═════ SUPPLIED MATERIAL ═════
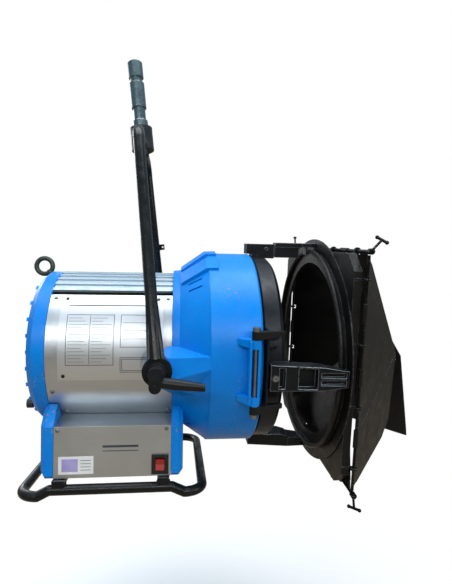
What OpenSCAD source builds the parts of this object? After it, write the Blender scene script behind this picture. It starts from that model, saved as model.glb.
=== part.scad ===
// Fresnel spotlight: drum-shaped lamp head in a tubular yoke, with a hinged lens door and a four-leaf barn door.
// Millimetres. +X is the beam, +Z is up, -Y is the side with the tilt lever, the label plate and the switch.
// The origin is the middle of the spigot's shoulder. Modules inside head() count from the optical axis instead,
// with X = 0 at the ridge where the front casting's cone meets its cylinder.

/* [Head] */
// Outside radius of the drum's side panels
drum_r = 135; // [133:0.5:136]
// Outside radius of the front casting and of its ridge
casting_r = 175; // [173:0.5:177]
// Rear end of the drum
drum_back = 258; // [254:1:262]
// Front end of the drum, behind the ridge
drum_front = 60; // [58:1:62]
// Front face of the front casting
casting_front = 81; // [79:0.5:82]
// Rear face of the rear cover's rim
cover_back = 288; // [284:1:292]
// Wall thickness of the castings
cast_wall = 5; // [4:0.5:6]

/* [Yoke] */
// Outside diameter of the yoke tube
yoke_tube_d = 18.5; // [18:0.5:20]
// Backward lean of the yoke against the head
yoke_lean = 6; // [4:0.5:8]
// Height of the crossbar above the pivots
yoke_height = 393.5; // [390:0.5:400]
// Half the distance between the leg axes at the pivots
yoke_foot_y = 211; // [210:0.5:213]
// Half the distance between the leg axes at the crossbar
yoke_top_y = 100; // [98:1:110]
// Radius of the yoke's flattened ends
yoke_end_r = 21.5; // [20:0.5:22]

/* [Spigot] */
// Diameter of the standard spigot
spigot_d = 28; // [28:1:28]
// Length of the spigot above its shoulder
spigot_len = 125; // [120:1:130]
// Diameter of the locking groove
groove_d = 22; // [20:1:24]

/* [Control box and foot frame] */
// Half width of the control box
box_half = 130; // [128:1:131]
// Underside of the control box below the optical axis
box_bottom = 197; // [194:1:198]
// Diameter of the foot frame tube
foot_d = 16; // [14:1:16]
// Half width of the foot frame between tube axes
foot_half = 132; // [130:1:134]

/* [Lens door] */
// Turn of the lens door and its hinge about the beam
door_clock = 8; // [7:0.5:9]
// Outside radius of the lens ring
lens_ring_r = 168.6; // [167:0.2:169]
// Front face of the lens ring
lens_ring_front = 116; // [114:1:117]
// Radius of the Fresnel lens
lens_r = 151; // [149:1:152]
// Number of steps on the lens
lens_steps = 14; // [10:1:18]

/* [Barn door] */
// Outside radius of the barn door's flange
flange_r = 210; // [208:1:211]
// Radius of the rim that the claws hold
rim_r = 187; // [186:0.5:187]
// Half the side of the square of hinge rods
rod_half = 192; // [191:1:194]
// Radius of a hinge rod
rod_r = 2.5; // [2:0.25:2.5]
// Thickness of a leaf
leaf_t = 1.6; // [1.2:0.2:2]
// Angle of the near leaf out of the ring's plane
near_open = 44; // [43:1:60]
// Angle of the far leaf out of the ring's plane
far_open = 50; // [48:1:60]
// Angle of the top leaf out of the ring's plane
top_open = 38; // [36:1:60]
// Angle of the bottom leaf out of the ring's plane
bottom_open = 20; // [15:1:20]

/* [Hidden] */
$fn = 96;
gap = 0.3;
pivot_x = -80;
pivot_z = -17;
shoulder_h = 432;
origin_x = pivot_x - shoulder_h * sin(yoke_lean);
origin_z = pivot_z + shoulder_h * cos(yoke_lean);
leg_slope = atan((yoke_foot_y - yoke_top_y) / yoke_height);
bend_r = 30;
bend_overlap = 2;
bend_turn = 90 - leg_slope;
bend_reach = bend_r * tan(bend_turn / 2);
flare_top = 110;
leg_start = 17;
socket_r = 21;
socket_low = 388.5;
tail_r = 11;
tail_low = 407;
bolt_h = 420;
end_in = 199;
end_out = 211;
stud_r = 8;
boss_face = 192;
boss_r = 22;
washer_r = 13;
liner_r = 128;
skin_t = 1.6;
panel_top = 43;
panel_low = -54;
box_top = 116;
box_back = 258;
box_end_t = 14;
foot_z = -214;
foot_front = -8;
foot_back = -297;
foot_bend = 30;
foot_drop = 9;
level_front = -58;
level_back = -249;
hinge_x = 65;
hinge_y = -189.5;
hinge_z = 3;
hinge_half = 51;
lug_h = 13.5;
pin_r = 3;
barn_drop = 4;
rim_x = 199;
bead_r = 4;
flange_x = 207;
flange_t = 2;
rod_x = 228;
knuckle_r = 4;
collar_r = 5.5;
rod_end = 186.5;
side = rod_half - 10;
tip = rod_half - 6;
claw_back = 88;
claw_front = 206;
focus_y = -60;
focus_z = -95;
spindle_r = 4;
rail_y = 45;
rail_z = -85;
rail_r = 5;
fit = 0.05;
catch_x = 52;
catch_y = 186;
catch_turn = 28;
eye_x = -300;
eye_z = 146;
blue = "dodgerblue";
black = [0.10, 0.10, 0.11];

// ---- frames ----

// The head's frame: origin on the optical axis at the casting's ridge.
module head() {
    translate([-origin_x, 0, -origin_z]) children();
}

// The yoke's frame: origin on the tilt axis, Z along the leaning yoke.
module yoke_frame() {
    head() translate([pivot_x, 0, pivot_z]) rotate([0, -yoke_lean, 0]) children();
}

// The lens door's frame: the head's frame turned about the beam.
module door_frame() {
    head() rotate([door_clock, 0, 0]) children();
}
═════
— PROBLEM TO SOLVE —
Your task is to quote the lines above, beginning with the first and ending with the one that holds "cast_wall = 5; // [4:0.5:6]".

— WRITTEN SOLUTION —
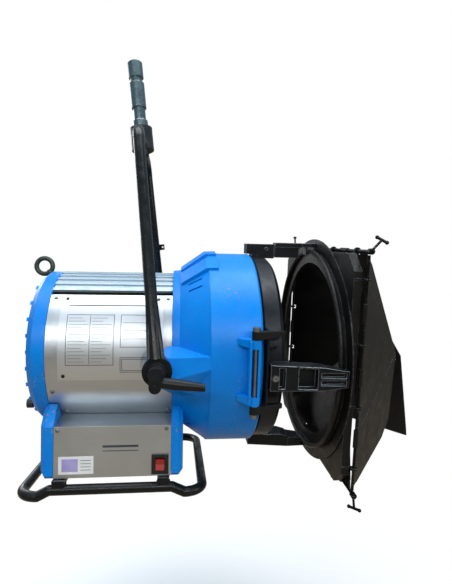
What OpenSCAD source builds the parts of this object? After it, write the Blender scene script behind this picture. It starts from that model, saved as model.glb.
=== part.scad ===
// Fresnel spotlight: drum-shaped lamp head in a tubular yoke, with a hinged lens door and a four-leaf barn door.
// Millimetres. +X is the beam, +Z is up, -Y is the side with the tilt lever, the label plate and the switch.
// The origin is the middle of the spigot's shoulder. Modules inside head() count from the optical axis instead,
// with X = 0 at the ridge where the front casting's cone meets its cylinder.

/* [Head] */
// Outside radius of the drum's side panels
drum_r = 135; // [133:0.5:136]
// Outside radius of the front casting and of its ridge
casting_r = 175; // [173:0.5:177]
// Rear end of the drum
drum_back = 258; // [254:1:262]
// Front end of the drum, behind the ridge
drum_front = 60; // [58:1:62]
// Front face of the front casting
casting_front = 81; // [79:0.5:82]
// Rear face of the rear cover's rim
cover_back = 288; // [284:1:292]
// Wall thickness of the castings
cast_wall = 5; // [4:0.5:6]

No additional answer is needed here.